Non, pour cette Marie-Antoinette-Madame-tout-le-Monde, le rêve, réalisé-c’est se voir offrir une cuisine avec îlot central. Cela mérite qu’on s’y arrête: un « îlot central » encombre le milieu d’une cuisine pour qu’on puisse tourner la sauce, sans… tourner le dos à ses hôtes. Et avec des rangements, s.v.p. Surtout un signe : c’est «classe» et dit bien ce que cela veut dire, chacun au centre de ce monde incertain et décevant, sauvé du naufrage par cet îlot. Mais on ne cuisine pas tant que ça et on se fait livrer par des sans-papiers à vélo. Mais n’épiloguons pas : la couleur des rêves peut être douteuse….

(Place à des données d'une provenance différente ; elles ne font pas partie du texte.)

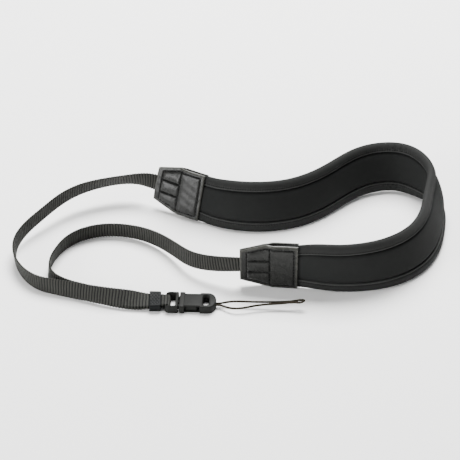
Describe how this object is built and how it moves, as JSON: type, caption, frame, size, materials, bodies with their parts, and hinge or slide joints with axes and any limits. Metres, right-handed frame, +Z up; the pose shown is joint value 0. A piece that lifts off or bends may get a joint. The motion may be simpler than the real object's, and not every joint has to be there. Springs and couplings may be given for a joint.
{
  "type": "camera neck strap",
  "caption": "Camera neck strap: padded neoprene neck band with leather tabs, one ribbed webbing through a keeper and a small side-release buckle, and a thin cord loop for a camera eyelet",
  "frame": {"origin": "centre of the strap's bounding box in plan, on the surface it rests on, without the cord loop", "axes": "+Z up; +X along the strap's longest side, towards the turn of the neck band; -Y towards the buckle"},
  "size_m": [0.2594, 0.1422, 0.0314],
  "materials": {
    "pad_neoprene": "matte knit-faced neoprene",
    "edge_binding": "matte folded binding",
    "tab_leather": "worn satin leather",
    "ribbed_webbing": "matte ribbed webbing",
    "keeper_rubber": "matte knurled rubber",
    "buckle_plastic": "satin moulded plastic",
    "cord": "braided cord"
  },
  "bodies": {
    "root": {"neck_pad": "pad_neoprene", "upper_binding": "edge_binding", "lower_binding": "edge_binding", "rear_tab_outer": "tab_leather", "rear_tab_inner": "tab_leather", "front_tab_outer": "tab_leather", "front_tab_inner": "tab_leather", "webbing": "ribbed_webbing", "keeper": "keeper_rubber", "buckle_plug": "buckle_plastic", "buckle_socket": "buckle_plastic", "cord_loop": "cord"}
  },
  "joints": []
}
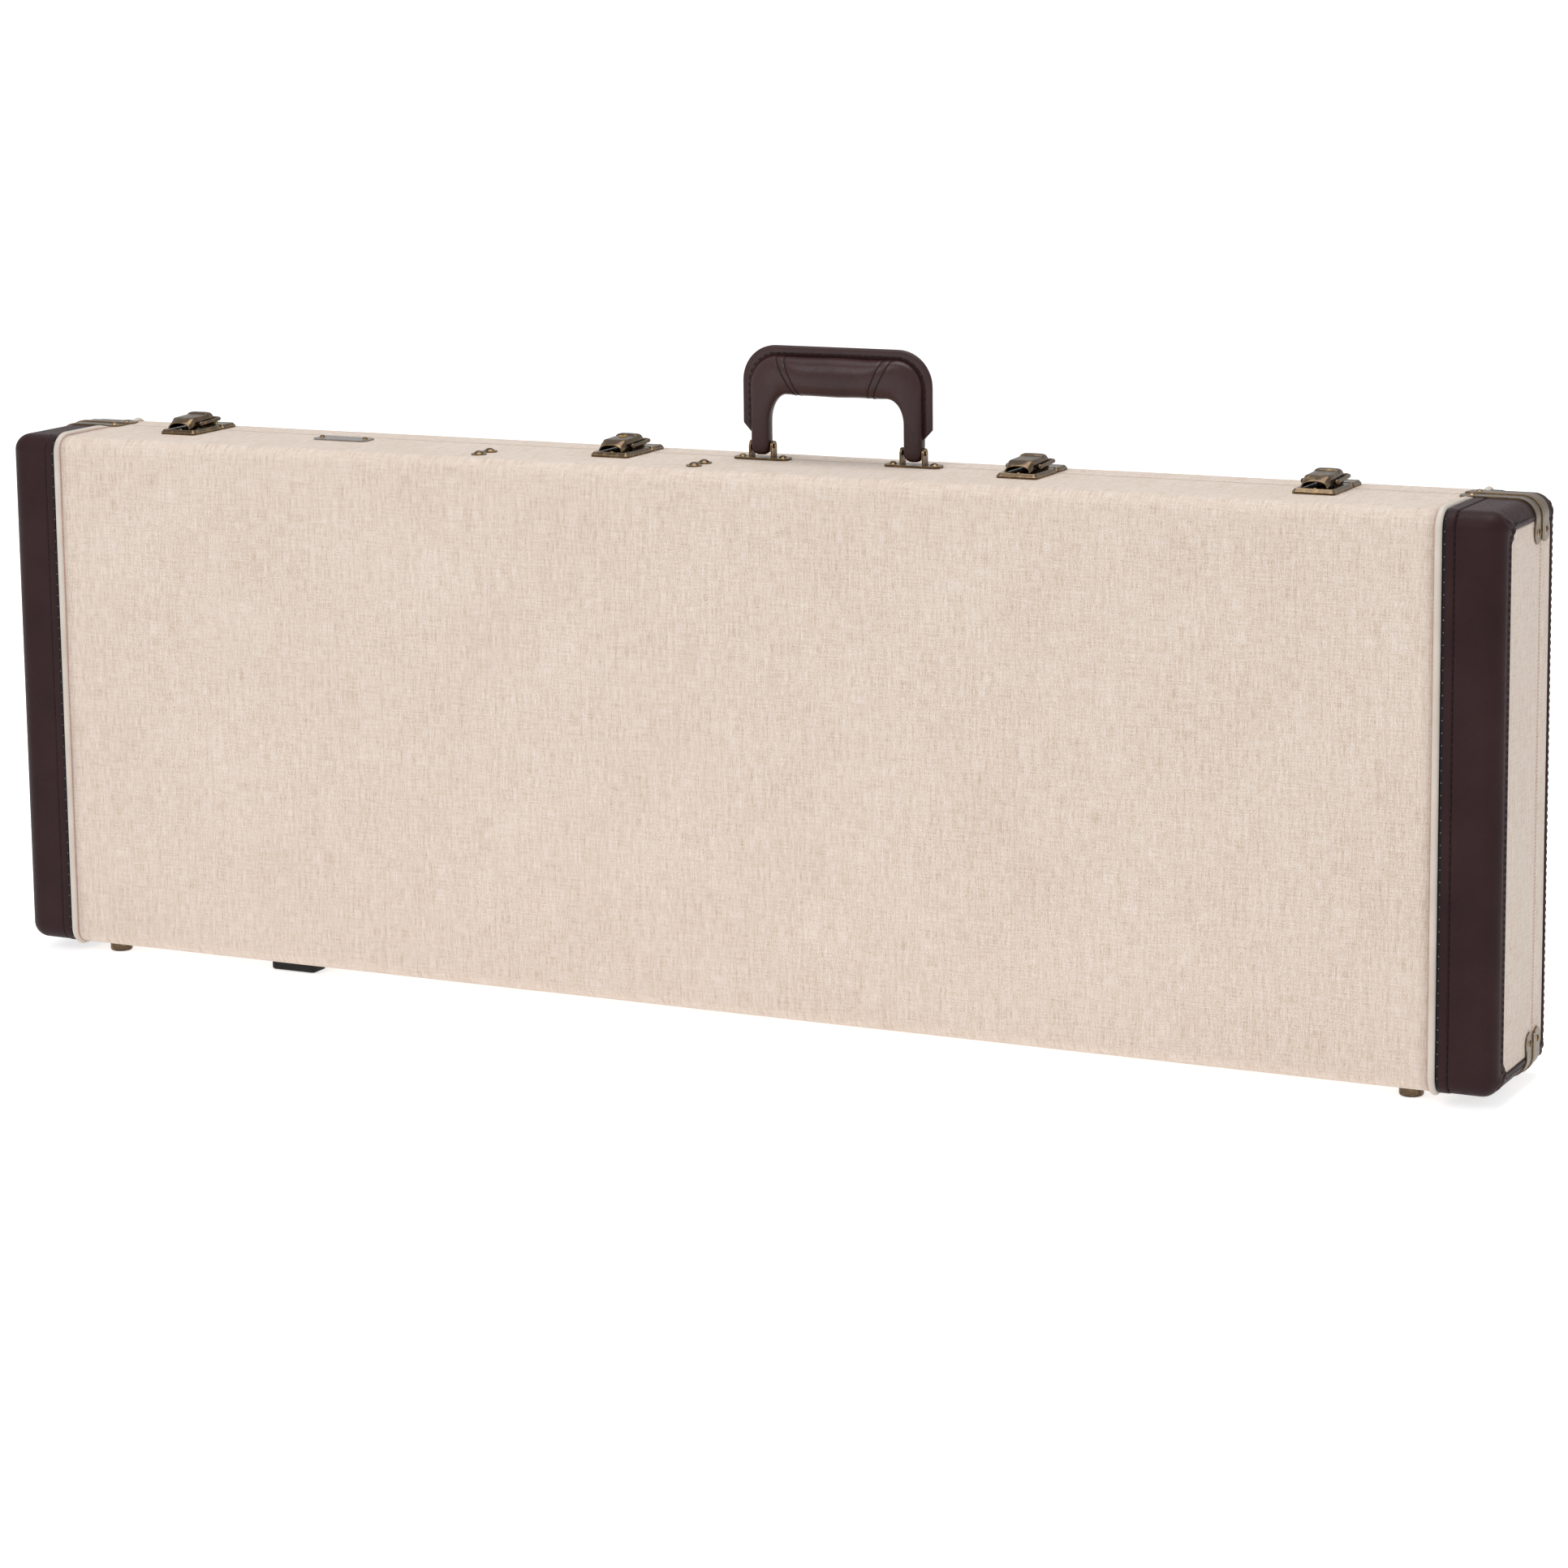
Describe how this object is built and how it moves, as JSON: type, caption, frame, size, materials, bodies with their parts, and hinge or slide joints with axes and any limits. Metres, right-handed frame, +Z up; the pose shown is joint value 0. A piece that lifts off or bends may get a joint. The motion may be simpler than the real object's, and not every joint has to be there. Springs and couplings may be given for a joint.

Et la plainte ? Louis XVI, le comte d’Artois et celui de Tilly (un petit zeugma en passant), imperturbablement XVIII ème, se plaignent des « mesures ». Inutile de savoir lesquelles: évidemment gouvernementales, nuisibles, voire inacceptables. Une récréation : le pique-nique où déboulent Fred et Déborah, nos contemporains de la classe moyenne. Le spectacle joue sur les anachronismes, la dérision, le kitsch, une fausse naïveté obstinée, le tout illustré par une succession rapide de jolies toiles peintes. Cela n’interdit pas la quête d’une vraie mélancolie, annoncée d’entrée par la viole de gambe de Francisco Manalich.
L’autrice ne cache pas son ambition pascalienne : rendre compte du profond vide existentiel qui nous fait rechercher le « divertissement ». Et la metteuse en scène travaille beaucoup sur des silences surprenants : cela ressemble à première vue à une comédie fantaisiste qui, selon la loi du genre, devrait faire preuve de rythme. Eh ! Bien non, il faudra y renoncer. Diastoles et systoles, entre silences et moments de comédie, s’étirent, en nous plaçant dans un inconfort sans nous emmener assez loin. Entre divertissement, potache et talentueux, et vertige du vide. Nous restons entre deux chaises: formica et Louis XVI. Ce spectacle ne ressemble à rien mais nous laisse dans une intéressante insatisfaction et il résonne.

 Christine Friedel

 Jusqu’au 25 mai, Théâtre de la Tempête, Cartoucherie de Vincennes, route du Champ de manœuvre. ( Métro: Château de Vincennes + navette). T. : 01 43 28 36 36.